Gorman had a brief stint on the 18th season of the Ultimate Fighter. He won his qualifying bout and was picked by Team Tate, but was forced to withdraw from the competition with an injury. He has not competed professionally since late 2012.
Gorman has 6 knockouts, including 4 inside the first 60 seconds of the fight. He throws hard, but his best position to finish an opponent is on the mat. He can generate a lot of power with his ground and pound from top position and is hard to buck off once he establishes the position. In his TUF qualification bout he shot almost immediately and took his unsuspecting opponent down, took control of the position, and eventually finished the fight from back mount with strikes.
Albeit unsuccessful, Gorman has faced a couple of opponent with big league experience.

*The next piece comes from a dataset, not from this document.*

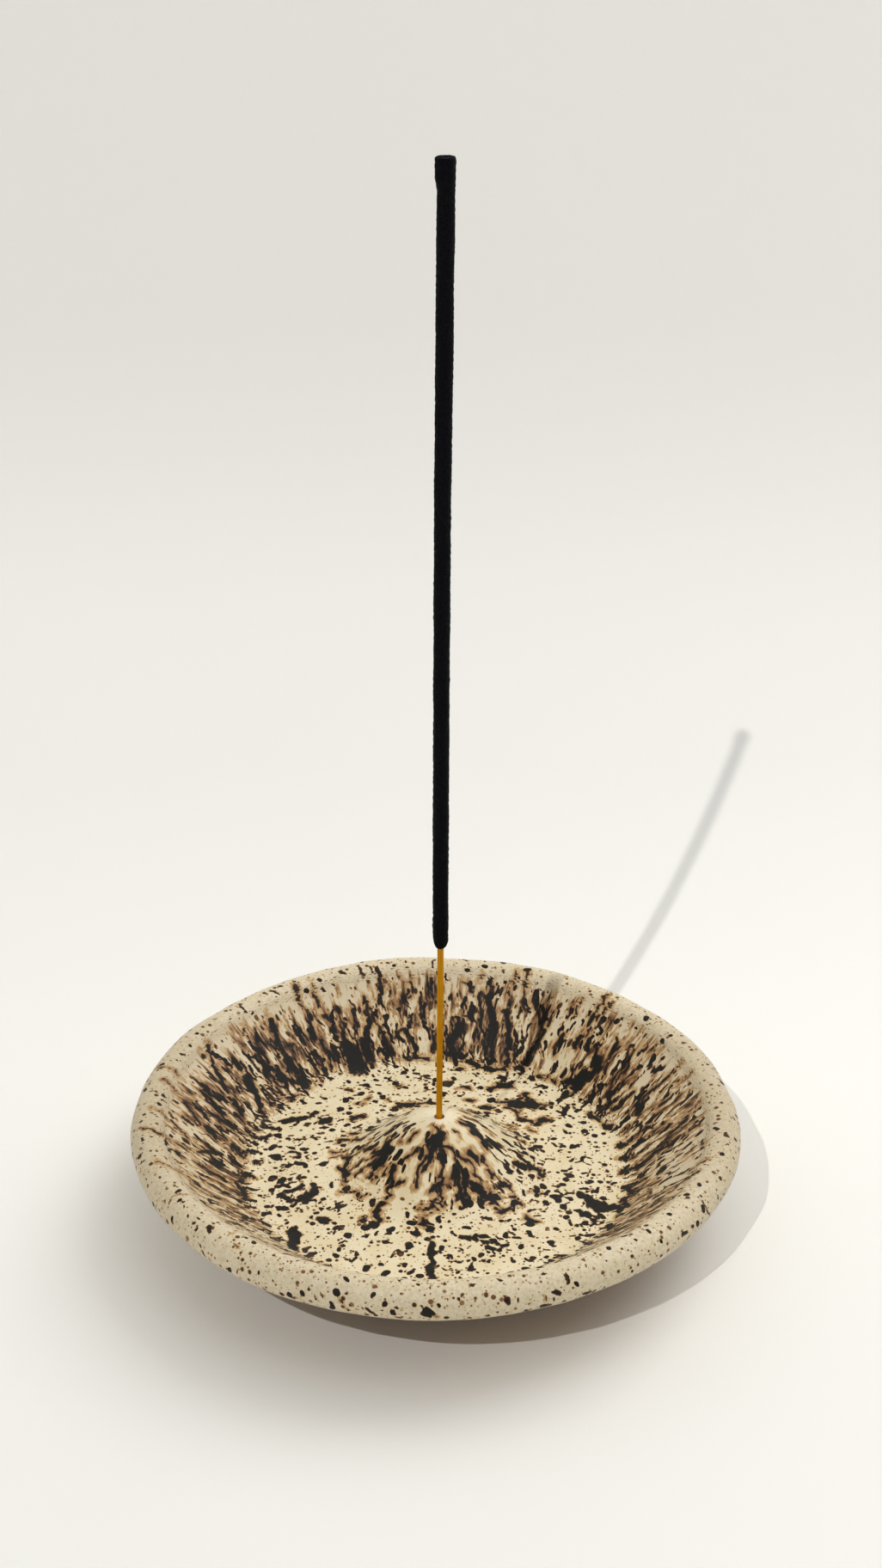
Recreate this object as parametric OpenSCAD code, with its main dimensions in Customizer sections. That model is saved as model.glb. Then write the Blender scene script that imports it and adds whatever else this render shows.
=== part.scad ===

He was submitted by LC Davis and lost a split decision to Bellator vet Jared Downing.
Gagnon is a physical powerhouse. He is incredibly muscular and generates immense power both in his striking and grappling techniques. He busted Bryan Caraway up early in their meeting with his short range striking and ground and pound. Even more impressively, he squeezed the consciousness out of formerly undefeated Dustin Kimura with a guillotine.
With 10 submissions, the Canadian is a finisher, but the big knock on him his is cardio and longevity. He has gone beyond the first round just 3 times, but only managed to win once. He gassed hard in his debut, which could have been the product of some debut jitters and/or an adrenaline dump getting the best of him, but he needs to prove otherwise before he can shake that label.
Gorman has struggled with next level competition and unless he has made massive strides in his time away from live action, he will struggle to get Gagnon in position to do damage. Gagnon has to be conscious of not overextending himself early and faltering late, but my prediction is Mitch Gagnon to defeat Tim Gorman by submission.